On voit par l’exemple de Pascal (je prends le plus grand) ce que devient une théologie quand elle est privée du soutien d’une saine et forte philosophie, et lorsqu’elle s’allie au scepticisme pour obtenir l’entier abattement de la raison. On ne peut sans doute demander aux théologiens de consentir à l’indépendance absolue et souveraine de la philosophie, car ce serait sacrifier leurs propres principes ; mais ils peuvent voir qu’une trop grande défiance à l’égard de la raison conduit à des extrémités aussi périlleuses pour l’orthodoxie que pour le bon sens. Que cela soit un avertissement pour les théologiens excessifs qui ne voient que des ennemis dans les libres penseurs. Le rationalisme a du bon, ne fût-ce que comme correctif aux entraînemens fanatiques d’un mysticisme déréglé.
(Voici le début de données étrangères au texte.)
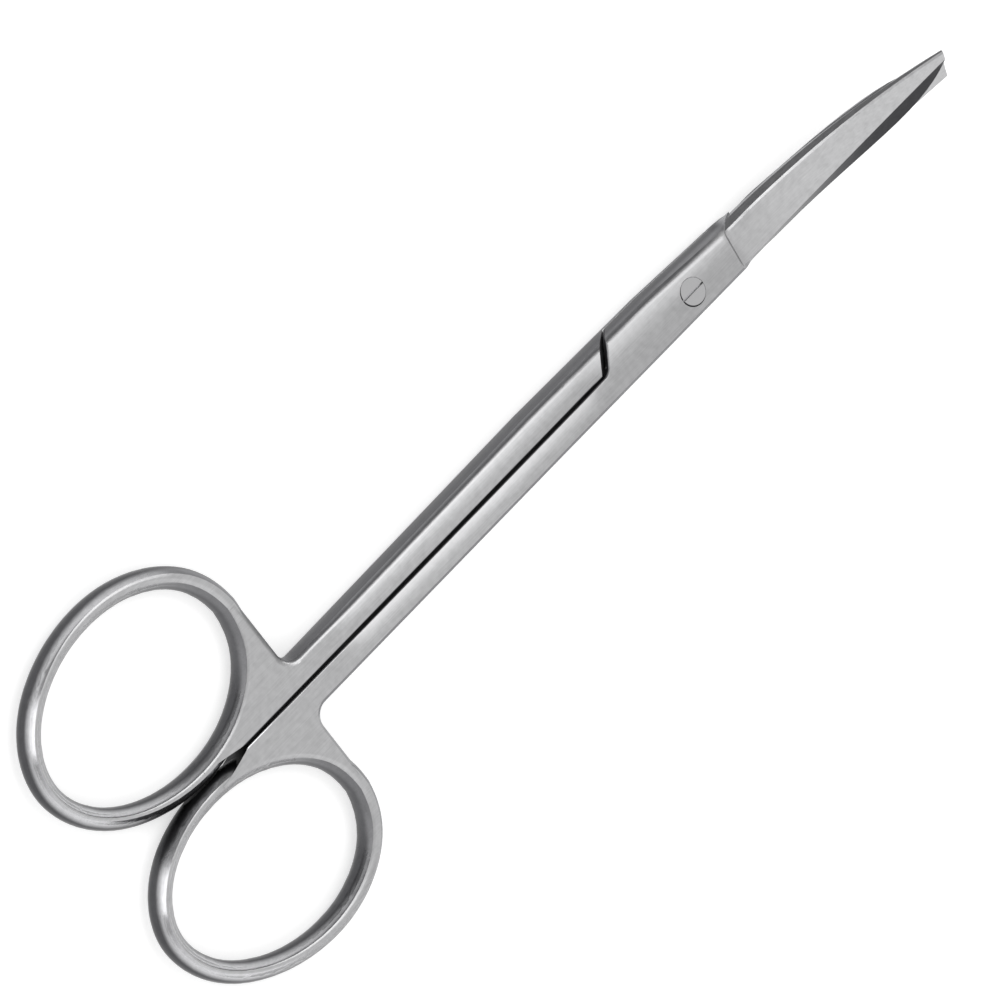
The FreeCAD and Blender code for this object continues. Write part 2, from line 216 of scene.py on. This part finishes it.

Au reste, il est juste de le reconnaître, à part la défiance bien naturelle qu’inspire toute philosophie indépendante à la théologie révélée, il est certain que le scepticisme théologique a reculé plutôt qu’il n’a fait de progrès dans ces dernières années. Un exemple solennel, celui de l’abbé de Lamennais, a prouvé qu’une telle tactique n’est pas une garantie bien solide pour la foi. Nos théologiens les plus éclairés, le père Gratry, l’abbé Hugonin, Mgr Maret, sont

  1. Dans le sens latin, enormis, hors de règle.